18. We  may  clarify  the  position  with  reference  to  the  

following  illustration:  The  loss  to  the  assured  is  

Rs.1,00,000/-. The insurer settles the claim of the assured  

for  Rs.75,000/-.  The  wrong-doer  is  sued  for  recovery  of  

Rs.1,00,000/-.

Where there is no letter of subrogation and insurer relies  on  the  equaitable  doctrine  of  subrogation  (The  suit  is  filed by the assured)

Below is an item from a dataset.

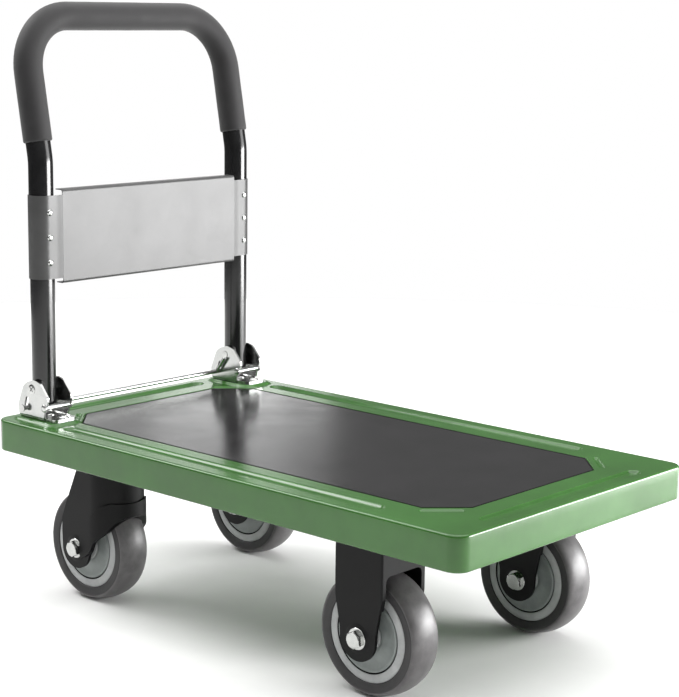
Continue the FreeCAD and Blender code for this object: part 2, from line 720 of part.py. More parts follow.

(i) If  the  suit  filed  for  recovery  of  Rs.100,000/-  is  

decreed as prayed, and the said sum of Rs.1,00,000/- is  

recovered, the assured would appropriate Rs. 25,000/- to  

recover the entire loss of Rs. 100,000/- and the doctrine  

of  subrogation  would  enable  the  insurer  to  claim  and  

receive the balance of Rs.75,000  

(ii) If  the  suit  filed  for  recovery  of  Rs.100,000/-  is  

decreed as prayed for, but the assured is able to recover  

only Rs.50,000/- from the Judgment-Debtor (wrong-doer), the  

assured will be entitled to appropriate Rs.25,000/- (which  

is the shortfall to make up Rs.100,000/- being the loss)  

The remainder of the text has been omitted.